--- DATA SECTION ---
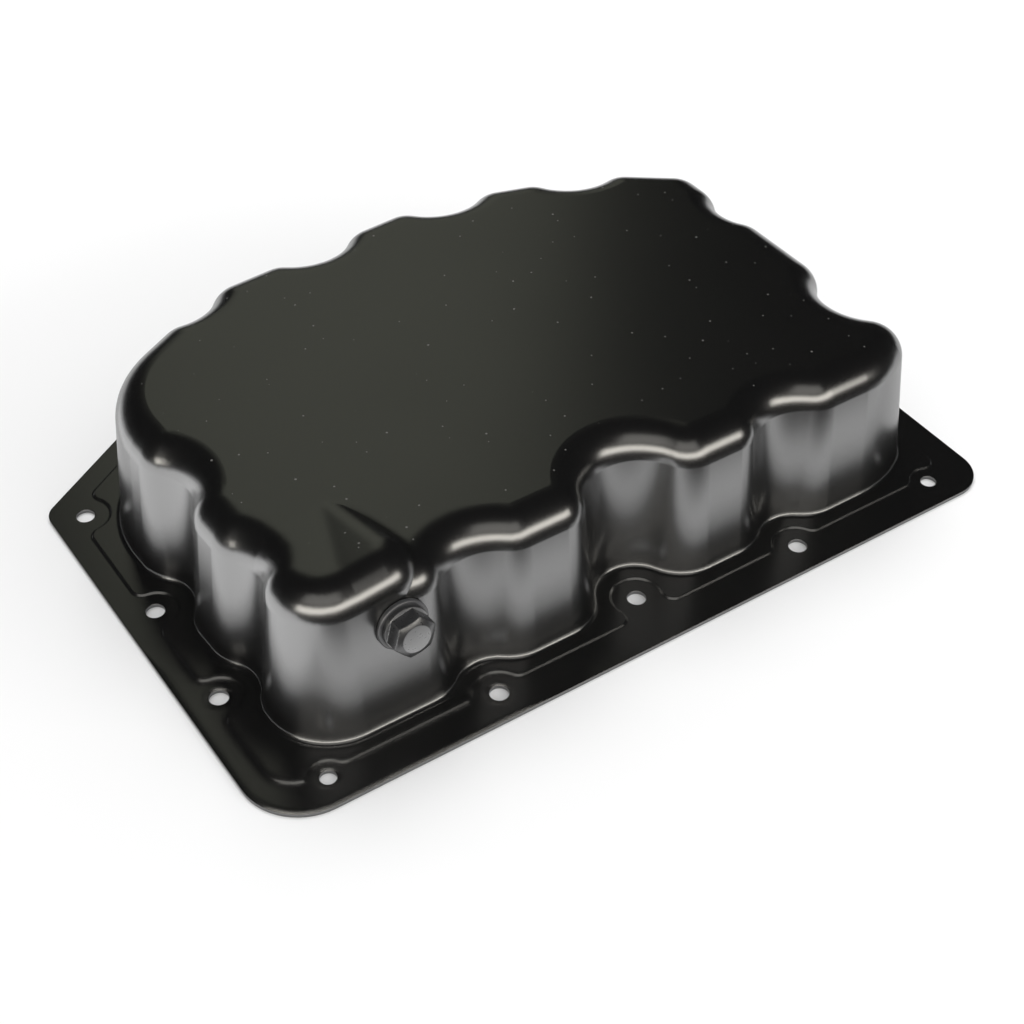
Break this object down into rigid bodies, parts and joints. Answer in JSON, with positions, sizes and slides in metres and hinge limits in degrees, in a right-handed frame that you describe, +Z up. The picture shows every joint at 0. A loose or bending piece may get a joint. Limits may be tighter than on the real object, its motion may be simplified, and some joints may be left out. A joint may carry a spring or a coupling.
{
  "type": "engine oil pan",
  "caption": "Shallow pressed-steel engine oil pan with a wide bolting flange, walls coved round the bolts, a sump that deepens towards one corner and a removable hex drain plug.",
  "frame": {"origin": "middle of the flange's bounding box, on the flat mating face", "axes": "+X along the long front edge, away from the drain plug; +Y from the drain plug's side to the three-sided back edge; +Z up through the pan's floor, away from the engine, so the pan stands on its flange with its open side down"},
  "size_m": [0.31, 0.2345, 0.0663],
  "materials": {
    "black_paint": "satin black electrocoat paint over pressed steel",
    "gasket": "dull grey crush washer",
    "plug_finish": "black oxide steel, worn bright along its edges"
  },
  "bodies": {
    "pan": {"oil_pan": "black_paint", "drain_boss": "black_paint"},
    "gasket": {"drain_gasket": "gasket"},
    "plug": {"drain_plug": "plug_finish"}
  },
  "joints": [
    {"name": "plug_travel", "type": "slide", "parent": "pan", "child": "gasket", "axis": [0, -0.9959, 0.0906], "range_m": [0, 0.00875]},
    {"name": "plug_spin", "type": "hinge", "parent": "gasket", "child": "plug", "pos_m": [-0.0921, -0.09384, 0.043], "axis": [0, -0.9959, 0.0906], "range_deg": [0, 2520]}
  ],
  "couplings": [
    {"joint": "plug_spin", "follows": "plug_travel", "rad_per_m": 5026.5}
  ]
}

--- WHAT IS REQUIRED ---
Please reproduce every line of the material word for word.

--- WORKED ANSWER ---
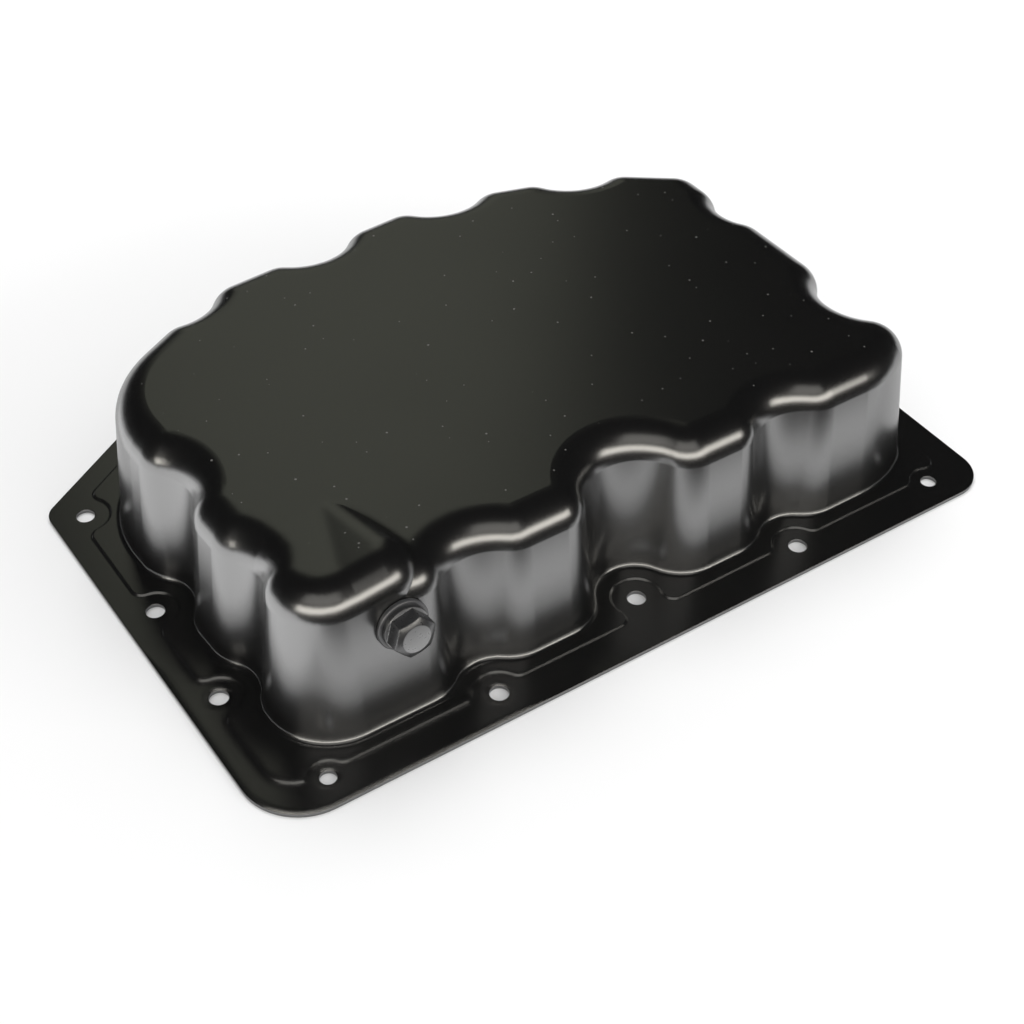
Break this object down into rigid bodies, parts and joints. Answer in JSON, with positions, sizes and slides in metres and hinge limits in degrees, in a right-handed frame that you describe, +Z up. The picture shows every joint at 0. A loose or bending piece may get a joint. Limits may be tighter than on the real object, its motion may be simplified, and some joints may be left out. A joint may carry a spring or a coupling.
{
  "type": "engine oil pan",
  "caption": "Shallow pressed-steel engine oil pan with a wide bolting flange, walls coved round the bolts, a sump that deepens towards one corner and a removable hex drain plug.",
  "frame": {"origin": "middle of the flange's bounding box, on the flat mating face", "axes": "+X along the long front edge, away from the drain plug; +Y from the drain plug's side to the three-sided back edge; +Z up through the pan's floor, away from the engine, so the pan stands on its flange with its open side down"},
  "size_m": [0.31, 0.2345, 0.0663],
  "materials": {
    "black_paint": "satin black electrocoat paint over pressed steel",
    "gasket": "dull grey crush washer",
    "plug_finish": "black oxide steel, worn bright along its edges"
  },
  "bodies": {
    "pan": {"oil_pan": "black_paint", "drain_boss": "black_paint"},
    "gasket": {"drain_gasket": "gasket"},
    "plug": {"drain_plug": "plug_finish"}
  },
  "joints": [
    {"name": "plug_travel", "type": "slide", "parent": "pan", "child": "gasket", "axis": [0, -0.9959, 0.0906], "range_m": [0, 0.00875]},
    {"name": "plug_spin", "type": "hinge", "parent": "gasket", "child": "plug", "pos_m": [-0.0921, -0.09384, 0.043], "axis": [0, -0.9959, 0.0906], "range_deg": [0, 2520]}
  ],
  "couplings": [
    {"joint": "plug_spin", "follows": "plug_travel", "rad_per_m": 5026.5}
  ]
}